The council’s legislation, which prohibits “ownership, purchase, rent, storage, or use” of most crowd weapons by the city, has not yet taken effect. It prohibits the use of pepper spray only at protests and “when used to subdue an individual in the process of committing a criminal act or presenting an imminent danger to others, it lands on anyone other than that individual.”
Like most Seattle laws, the ban is set to take effect 30 days after its approval by the mayor or 30 days after its return by the mayor without her approval.
Durkan returned the legislation on June 26 without her signature, so the ban is scheduled to take effect later this month. Meanwhile, the Seattle Police Officers Guild has demanded to bargain with the city over the legislation and how it gets implemented.
Durkan returned the legislation unsigned for various reasons, according to Nyland and a letter the mayor sent to the City Clerk on June 29.
She thought the council should wait for a recommendation on crowd control from Seattle’s police accountability agencies before taking action, Nyland said.

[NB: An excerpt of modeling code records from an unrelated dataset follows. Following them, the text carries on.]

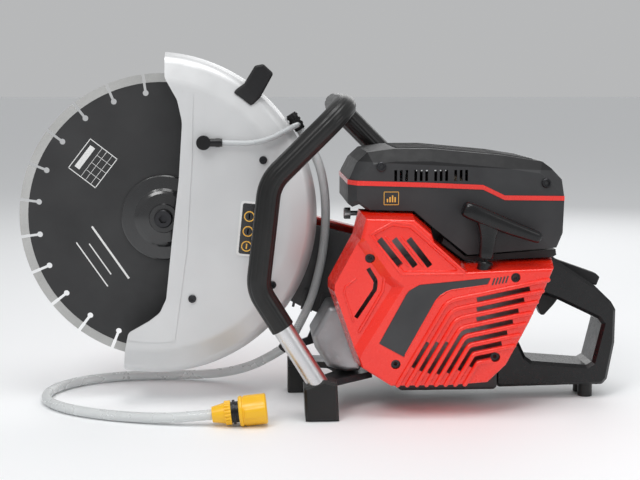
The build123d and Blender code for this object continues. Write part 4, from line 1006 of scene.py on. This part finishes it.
bulkheadValues = {"y": -52.2, "thick": 2.6,
                  "outline": [(100, 246), (104, 236), (123, 216), (128, 201), (162, 174), (173, 174),
                              (173, 246)],
                  "ribs": [(124, 232), (134, 222), (144, 213), (154, 205), (164, 197)], "ribSize": (26, 2.4),
                  "ribRise": 1.6, "ribSunk": 0.1, "ribWay": (0.5, 1)}


def buildBulkhead(values):
    # the ribbed inner wall seen in the slit between the starter cover and the top cover
    bm = bmesh.new()
    corners = [Vector((x, values["y"], z)) * mm for x, z in reversed(values["outline"])]
    plateFrom(bm, corners, values["thick"] * mm)
    length, width = values["ribSize"]
    lean = Vector(values["ribWay"]).normalized()
    for place in values["ribs"]:
        addBar(bm, Vector(place), lean, Vector((lean.y, -lean.x)), length, width,
               values["y"] - values["thick"] + values["ribSunk"], values["ribRise"])
    addPiece("innerBulkhead", bm, grainBlack, "machine")


buildBulkhead(bulkheadValues)

ropeValues = {"foot": (184.2, -98, 167.5), "tilt": 12.0, "start": 10.0, "end": 36.0, "radius": 2.0,
              "cuts": 40, "strands": 4, "strandDepth": 0.08, "twist": 3}


def buildRope(values):
    # the rope runs from the bush into the T handle
    tilt = math.radians(values["tilt"])
    way = Vector((math.sin(tilt), 0, math.cos(tilt)))
    foot = Vector(values["foot"])
    bm = bmesh.new()
    length = values["end"] - values["start"]
    bmesh.ops.create_cone(bm, cap_ends=True, segments=20, radius1=values["radius"] * mm,
                          radius2=values["radius"] * mm, depth=length * mm)
    sides = [edge for edge in bm.edges if abs((edge.verts[0].co - edge.verts[1].co).z) > length * mm / 2]
    bmesh.ops.subdivide_edges(bm, edges=sides, cuts=values["cuts"])
    for vert in bm.verts:
        lay = vert.co.z / mm * values["twist"] + values["strands"] * math.atan2(vert.co.y, vert.co.x)
        vert.co.x *= 1 + values["strandDepth"] * math.sin(lay)
    middle = Matrix.Translation((foot + way * (values["start"] + length / 2)) * mm)
    turnTo = way.to_track_quat("Z", "Y").to_matrix().to_4x4()
    bmesh.ops.transform(bm, matrix=middle @ turnTo, verts=bm.verts)
    piece = addPiece("starterRope", bm, grainBlack, None)
    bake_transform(piece)


buildRope(ropeValues)
print("stripe, badge, clips, pull handle, bulkhead and rope built")


# floor, light and camera

floorValues = {"size": 30, "drop": 0.0005, "color": (0.93, 0.94, 0.95, 1), "rough": 0.7}


def buildFloor(values):
    bm = bmesh.new()
    bmesh.ops.create_grid(bm, x_segments=1, y_segments=1, size=values["size"])
    floor = linkNew("floor", meshFrom(bm, "floor"))
    floor.location.z = -values["drop"]
    pale = bpy.data.materials.new("paleFloor")
    pale.use_nodes = True
    shader = pale.node_tree.nodes["Principled BSDF"]
    shader.inputs["Base Color"].default_value = values["color"]
    shader.inputs["Roughness"].default_value = values["rough"]
    floor.data.materials.append(pale)


lightValues = {"lamps": [("key", (-0.9, -1.5, 1.9), 16, 0.8), ("fill", (1.5, -1.5, 1.0), 4, 0.9),
                         ("top", (0.1, -0.5, 2.0), 15, 1.1), ("back", (0.6, 1.7, 1.2), 9, 1.4)],
               "target": (0, 0, 0.18), "world": (0.95, 0.96, 0.97, 1), "worldStrength": 0.5}


def buildLights(values):
    for name, place, power, size in values["lamps"]:
        light = bpy.data.lights.new(name, "AREA")
        light.energy = power
        light.size = size
        lamp = linkNew(name, light)
        lamp.location = place
        lamp.rotation_euler = (Vector(values["target"]) - Vector(place)).to_track_quat("-Z", "Y").to_euler()
    world = bpy.data.worlds.new("studio")
    world.use_nodes = True
    world.node_tree.nodes["Background"].inputs["Color"].default_value = values["world"]
    world.node_tree.nodes["Background"].inputs["Strength"].default_value = values["worldStrength"]
    bpy.context.scene.world = world


cameraValues = {"azimuth": -3.2, "elevation": 7.5, "distance": 1.485, "target": (0, 0, 0.198), "lens": 67.5,
                "sensor": 36}


def buildCamera(values):
    azimuth, elevation = math.radians(values["azimuth"]), math.radians(values["elevation"])
    back = Vector((math.sin(azimuth) * math.cos(elevation), -math.cos(azimuth) * math.cos(elevation),
                   math.sin(elevation)))
    lens = bpy.data.cameras.new("camera")
    lens.lens = values["lens"]
    lens.sensor_width = values["sensor"]
    camera = linkNew("camera", lens)
    camera.location = Vector(values["target"]) + back * values["distance"]
    camera.rotation_euler = (-back).to_track_quat("-Z", "Y").to_euler()
    bpy.context.scene.camera = camera


buildFloor(floorValues)
buildLights(lightValues)
buildCamera(cameraValues)
bpy.context.scene.view_settings.view_transform = "Standard"
print("stage built")
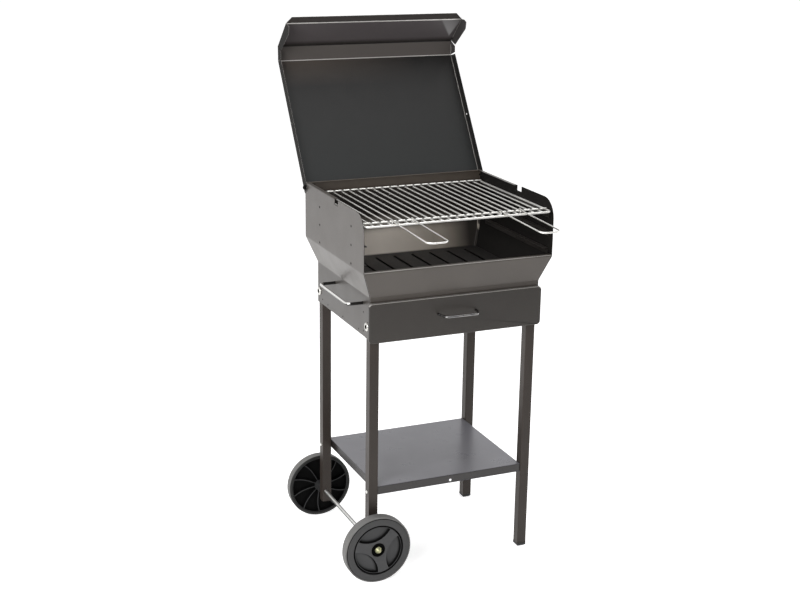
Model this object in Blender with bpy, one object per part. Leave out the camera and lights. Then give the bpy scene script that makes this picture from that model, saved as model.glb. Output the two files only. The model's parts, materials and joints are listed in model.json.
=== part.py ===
"""Charcoal barbecue of folded sheet steel on a frame of square tube.

Metres, +Z up, +X to the right along the front, +Y to the back. The sizes below are
taken from the middle of the body at floor level. At the end everything is moved
sideways so that the origin lies on the floor under the middle of the whole outline.
The lid stands open, the drawer is shut, the cooking grid lies on its top pair of
rails with both of its wire handles turned forward.
"""
import math

import bmesh
import bpy
from mathutils import Matrix, Vector

MM = 0.001

# Clearances
GAP = 0.3 * MM             # between pieces that touch
FIT = 0.4 * MM             # around a rod or screw in its hole, on the radius
RUN = 1.0 * MM             # around a piece that slides or turns

# Sheets
SHEET = 1.2 * MM           # body, drawer front and shelf
LID_SHEET = 1.0 * MM
TRAY_SHEET = 1.0 * MM
GRATE_SHEET = 1.5 * MM
RAIL_SHEET = 1.5 * MM

# Body, outer faces
BODY_HALF_TOP = 258.0 * MM
BODY_HALF_LOW = 233.0 * MM
BODY_FRONT_TOP = -209.0 * MM
BODY_BACK_TOP = 209.0 * MM
BODY_FRONT_LOW = -188.0 * MM
BODY_BACK_LOW = 182.0 * MM
BODY_BOTTOM = 639.0 * MM
LOWER_WALL = 110.0 * MM
WAIST_RISE = 66.0 * MM
RIM_ROUND = 50.0 * MM
RIM_FOLD = 11.0 * MM
FRONT_SHEET_LIP = 4.0 * MM
FRONT_SHEET_FOLD = 12.0 * MM
FRONT_SHEET_DROP = 22.0 * MM
BACK_FOLD = 9.0 * MM
BACK_TAB = 10.0 * MM
BACK_TAB_BELOW_RIM = 32.0 * MM
SPIT_NOTCH_Y = -22.0 * MM
SPIT_NOTCH_WIDTH = 24.0 * MM
SPIT_NOTCH_DEPTH = 14.5 * MM
RUNNER_WIDTH = 35.0 * MM

# Small holes in the lower side sheets: row along the bottom, then the odd ones
AIR_HOLE = 2.2 * MM
AIR_ROW_PITCH = 110.0 * MM
AIR_ROW_Y = -4.5 * MM
AIR_ROW_RISE = 10.0 * MM
AIR_END_Y = 146.0 * MM
AIR_END_RISE = 14.0 * MM
AIR_HIGH_RISE = 63.0 * MM

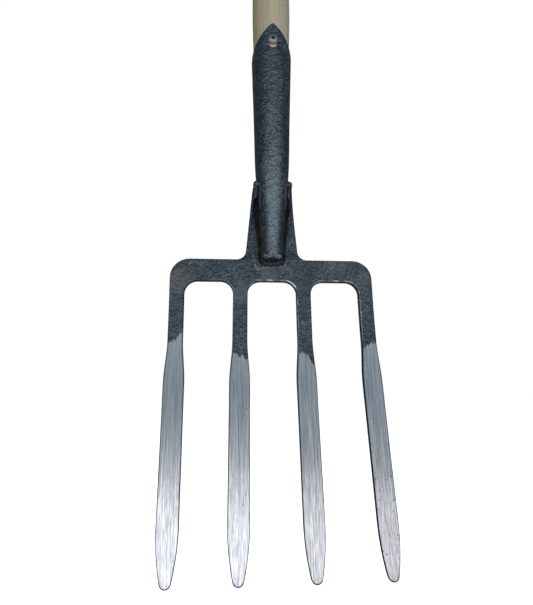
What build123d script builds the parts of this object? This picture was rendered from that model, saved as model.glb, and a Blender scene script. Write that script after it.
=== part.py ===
from build123d import *
from math import cos, radians, sin, tan
import os

# Digging fork: a forged head with four tines, a tapered socket welded into the head's neck,
# and an ash shaft with a turned crosspiece. Millimetres, +Z up the shaft, tines down, front to -Y.
# Heights are measured from the top edge of the crossbar, and level() puts them in the part's frame,
# whose origin is on the shaft's axis at the middle of its straight stretch.

# Shaft and grip
shaft_radius = 18.5
straight_bottom = 246
straight_top = 640
shoulder_radius = 15.5
grip_height = 812
grip_knob = 47
grip_waist = 27
grip_middle_radius = 19
grip_waist_radius = 15.5
grip_end_radius = 17
tenon_radius = 10
tenon_proud = 1
pin_radius = 2.5
wedge_depth = 15
wedge_top = 3.6
wedge_bottom = 0.8

# Socket
socket_wall = 2
socket_stations = ((2, 10.2), (34, 11.2), (76, 15.4), (120, 17.0), (190, 19.1), (229, 20.1))
toe_height = -2
toe_round = 2.5
cavity_floor = 6
wood_end = 34
tongue_tip = 227
tongue_valley = 197
tongue_cut_margin = 4
tongue_cut_height = 20
valley_round = 3
slot_height = 207.3
slot_length = 11
slot_width = 8.4

# Tongue screws
screw_height = 210.3
screw_head_radius = 5
screw_head_rise = 2.4
screw_seat = 19.1
screw_shank_radius = 2.3
screw_length = 15
screw_point = 4
screw_rim = 0.5
screw_dome = (0.66, 0.8)
recess_radius = 1.7
recess_depth = 1.5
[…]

In her letter, Durkan said the council’s move undermined those agencies; possibly contravened existing SPD policies approved by the federal judge overseeing the city’s police reform consent decree; “attempts to expand or overrule” the Jones injunction; and could “result in significant financial and legal liability for the city” by allowing bystanders in a crowd to sue.
The Jones injunction strikes a balance by allowing “specified uses” of crowd control weapons “where there is an imminent, identifiable threat to life, safety and property,” the mayor wrote. “The council’s legislation has no such exemption.”
Nyland said SPOG’s demand to bargain over the council’s ban “is not relevant to the tactics SPD used yesterday.”
She added: “SPD does not make tactical decisions in response to demands to bargain; the department makes tactical decisions based on their commitment to protect life and property, their training, policy and law, and their responsibilities under the preliminary injunction and consent decree.”